§ **Task prompt**
Everything from the line containing "Continue the Blender" through the line containing "return np.array(first) *" should be repeated exactly, and nothing else from the data.

Object modeling scripts:
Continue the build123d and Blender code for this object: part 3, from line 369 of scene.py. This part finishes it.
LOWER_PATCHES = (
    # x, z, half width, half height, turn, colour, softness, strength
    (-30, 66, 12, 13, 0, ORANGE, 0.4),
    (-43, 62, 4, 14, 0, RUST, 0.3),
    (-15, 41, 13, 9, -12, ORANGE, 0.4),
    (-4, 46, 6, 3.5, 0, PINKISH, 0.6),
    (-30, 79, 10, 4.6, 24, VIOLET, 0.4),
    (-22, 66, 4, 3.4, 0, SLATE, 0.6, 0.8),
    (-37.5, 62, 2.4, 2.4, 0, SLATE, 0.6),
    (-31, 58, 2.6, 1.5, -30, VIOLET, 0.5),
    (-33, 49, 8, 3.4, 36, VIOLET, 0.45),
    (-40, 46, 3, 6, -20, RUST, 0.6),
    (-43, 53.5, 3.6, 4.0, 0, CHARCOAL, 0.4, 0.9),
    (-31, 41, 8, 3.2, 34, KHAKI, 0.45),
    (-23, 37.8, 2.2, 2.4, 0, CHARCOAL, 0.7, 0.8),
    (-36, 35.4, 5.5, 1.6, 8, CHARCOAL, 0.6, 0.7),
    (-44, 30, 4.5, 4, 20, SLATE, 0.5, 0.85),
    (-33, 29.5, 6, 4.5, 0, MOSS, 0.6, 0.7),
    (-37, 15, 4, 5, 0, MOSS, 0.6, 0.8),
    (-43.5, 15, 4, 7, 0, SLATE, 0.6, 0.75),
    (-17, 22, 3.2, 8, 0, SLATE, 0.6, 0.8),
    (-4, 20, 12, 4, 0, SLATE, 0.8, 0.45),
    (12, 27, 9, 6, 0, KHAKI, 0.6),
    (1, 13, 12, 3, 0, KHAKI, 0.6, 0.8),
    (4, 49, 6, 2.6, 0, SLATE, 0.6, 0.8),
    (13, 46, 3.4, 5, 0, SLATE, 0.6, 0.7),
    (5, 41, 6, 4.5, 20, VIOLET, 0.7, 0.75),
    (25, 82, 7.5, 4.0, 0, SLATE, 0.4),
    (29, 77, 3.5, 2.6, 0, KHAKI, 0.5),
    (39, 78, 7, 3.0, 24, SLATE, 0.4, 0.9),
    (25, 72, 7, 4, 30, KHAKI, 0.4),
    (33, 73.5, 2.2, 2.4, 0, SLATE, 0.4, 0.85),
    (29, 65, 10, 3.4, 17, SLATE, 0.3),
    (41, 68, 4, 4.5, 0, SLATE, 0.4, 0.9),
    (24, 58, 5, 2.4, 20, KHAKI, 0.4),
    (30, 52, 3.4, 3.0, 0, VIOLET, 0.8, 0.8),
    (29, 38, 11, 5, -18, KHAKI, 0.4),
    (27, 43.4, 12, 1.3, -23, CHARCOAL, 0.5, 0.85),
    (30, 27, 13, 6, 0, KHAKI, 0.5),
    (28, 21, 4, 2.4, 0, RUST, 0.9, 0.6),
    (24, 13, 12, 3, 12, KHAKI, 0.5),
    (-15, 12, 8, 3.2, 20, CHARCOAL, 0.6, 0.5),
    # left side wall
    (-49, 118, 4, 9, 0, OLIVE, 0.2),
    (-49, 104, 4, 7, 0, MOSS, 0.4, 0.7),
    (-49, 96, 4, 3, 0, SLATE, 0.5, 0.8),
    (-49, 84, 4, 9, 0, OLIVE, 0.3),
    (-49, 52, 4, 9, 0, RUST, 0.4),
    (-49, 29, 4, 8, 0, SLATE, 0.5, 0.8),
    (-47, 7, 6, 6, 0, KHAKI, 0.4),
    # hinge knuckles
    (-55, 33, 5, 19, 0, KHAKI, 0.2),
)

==

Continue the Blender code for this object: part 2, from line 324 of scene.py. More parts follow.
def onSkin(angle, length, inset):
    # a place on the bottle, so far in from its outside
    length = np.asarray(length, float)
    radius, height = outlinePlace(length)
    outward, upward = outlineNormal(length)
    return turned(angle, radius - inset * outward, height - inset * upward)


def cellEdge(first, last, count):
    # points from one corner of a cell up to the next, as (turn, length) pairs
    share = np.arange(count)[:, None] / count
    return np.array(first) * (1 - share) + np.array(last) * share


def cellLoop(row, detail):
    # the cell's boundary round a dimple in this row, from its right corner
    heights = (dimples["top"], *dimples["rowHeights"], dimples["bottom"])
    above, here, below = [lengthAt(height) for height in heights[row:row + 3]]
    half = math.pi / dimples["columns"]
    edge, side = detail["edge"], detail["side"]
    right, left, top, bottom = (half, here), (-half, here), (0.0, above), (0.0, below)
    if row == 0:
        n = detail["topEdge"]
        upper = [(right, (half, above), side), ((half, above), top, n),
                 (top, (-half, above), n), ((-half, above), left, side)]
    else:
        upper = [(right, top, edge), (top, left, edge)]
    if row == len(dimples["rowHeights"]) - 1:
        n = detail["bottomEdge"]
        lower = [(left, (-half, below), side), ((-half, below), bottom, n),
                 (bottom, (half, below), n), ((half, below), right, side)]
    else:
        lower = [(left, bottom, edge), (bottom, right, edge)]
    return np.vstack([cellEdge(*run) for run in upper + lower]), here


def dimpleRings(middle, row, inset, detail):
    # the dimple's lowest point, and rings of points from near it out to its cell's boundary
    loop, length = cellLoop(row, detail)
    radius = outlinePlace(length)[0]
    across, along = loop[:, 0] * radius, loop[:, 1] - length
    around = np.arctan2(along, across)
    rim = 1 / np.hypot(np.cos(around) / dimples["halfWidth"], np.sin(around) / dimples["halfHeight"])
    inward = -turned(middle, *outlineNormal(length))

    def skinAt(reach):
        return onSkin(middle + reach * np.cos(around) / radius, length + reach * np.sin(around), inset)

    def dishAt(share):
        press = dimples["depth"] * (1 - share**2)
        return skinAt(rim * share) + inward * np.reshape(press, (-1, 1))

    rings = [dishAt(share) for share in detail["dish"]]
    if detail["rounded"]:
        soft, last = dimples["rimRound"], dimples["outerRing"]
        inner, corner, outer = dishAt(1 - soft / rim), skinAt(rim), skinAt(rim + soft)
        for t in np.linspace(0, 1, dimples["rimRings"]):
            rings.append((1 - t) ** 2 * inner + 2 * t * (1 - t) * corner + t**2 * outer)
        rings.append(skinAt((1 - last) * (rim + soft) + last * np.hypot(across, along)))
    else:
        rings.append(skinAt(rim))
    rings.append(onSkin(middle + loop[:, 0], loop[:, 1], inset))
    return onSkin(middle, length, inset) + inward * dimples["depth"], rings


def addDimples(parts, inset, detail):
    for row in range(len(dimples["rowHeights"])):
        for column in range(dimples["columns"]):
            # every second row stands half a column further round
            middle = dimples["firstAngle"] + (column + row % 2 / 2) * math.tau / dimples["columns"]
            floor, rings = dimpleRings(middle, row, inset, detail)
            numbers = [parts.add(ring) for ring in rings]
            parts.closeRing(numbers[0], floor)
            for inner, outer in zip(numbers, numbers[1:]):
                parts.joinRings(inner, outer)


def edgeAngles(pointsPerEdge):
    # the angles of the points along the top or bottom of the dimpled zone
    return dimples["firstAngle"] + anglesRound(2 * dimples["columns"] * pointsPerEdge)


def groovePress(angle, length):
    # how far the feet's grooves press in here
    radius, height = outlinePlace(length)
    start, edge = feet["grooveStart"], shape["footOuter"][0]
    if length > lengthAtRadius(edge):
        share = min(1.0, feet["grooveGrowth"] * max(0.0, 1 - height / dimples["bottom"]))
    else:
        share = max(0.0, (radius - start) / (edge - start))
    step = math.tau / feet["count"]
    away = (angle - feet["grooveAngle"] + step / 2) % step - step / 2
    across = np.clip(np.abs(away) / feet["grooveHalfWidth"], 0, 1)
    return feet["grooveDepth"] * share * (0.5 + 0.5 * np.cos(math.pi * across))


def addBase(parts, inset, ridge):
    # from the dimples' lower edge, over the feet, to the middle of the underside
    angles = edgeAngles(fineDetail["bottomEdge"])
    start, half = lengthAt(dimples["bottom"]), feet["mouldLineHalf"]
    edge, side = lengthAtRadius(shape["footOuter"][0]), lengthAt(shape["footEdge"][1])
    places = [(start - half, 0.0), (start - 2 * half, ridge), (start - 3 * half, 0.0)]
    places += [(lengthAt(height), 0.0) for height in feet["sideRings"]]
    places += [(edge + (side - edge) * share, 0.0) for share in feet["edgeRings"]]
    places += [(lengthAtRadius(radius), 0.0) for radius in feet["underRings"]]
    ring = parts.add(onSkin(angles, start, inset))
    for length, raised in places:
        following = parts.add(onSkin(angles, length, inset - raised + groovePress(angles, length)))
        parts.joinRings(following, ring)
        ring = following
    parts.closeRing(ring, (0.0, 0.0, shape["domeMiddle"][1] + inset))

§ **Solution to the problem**
Continue the Blender code for this object: part 2, from line 324 of scene.py. More parts follow.
def onSkin(angle, length, inset):
    # a place on the bottle, so far in from its outside
    length = np.asarray(length, float)
    radius, height = outlinePlace(length)
    outward, upward = outlineNormal(length)
    return turned(angle, radius - inset * outward, height - inset * upward)


def cellEdge(first, last, count):
    # points from one corner of a cell up to the next, as (turn, length) pairs
    share = np.arange(count)[:, None] / count
    return np.array(first) * (1 - share) + np.array(last) * share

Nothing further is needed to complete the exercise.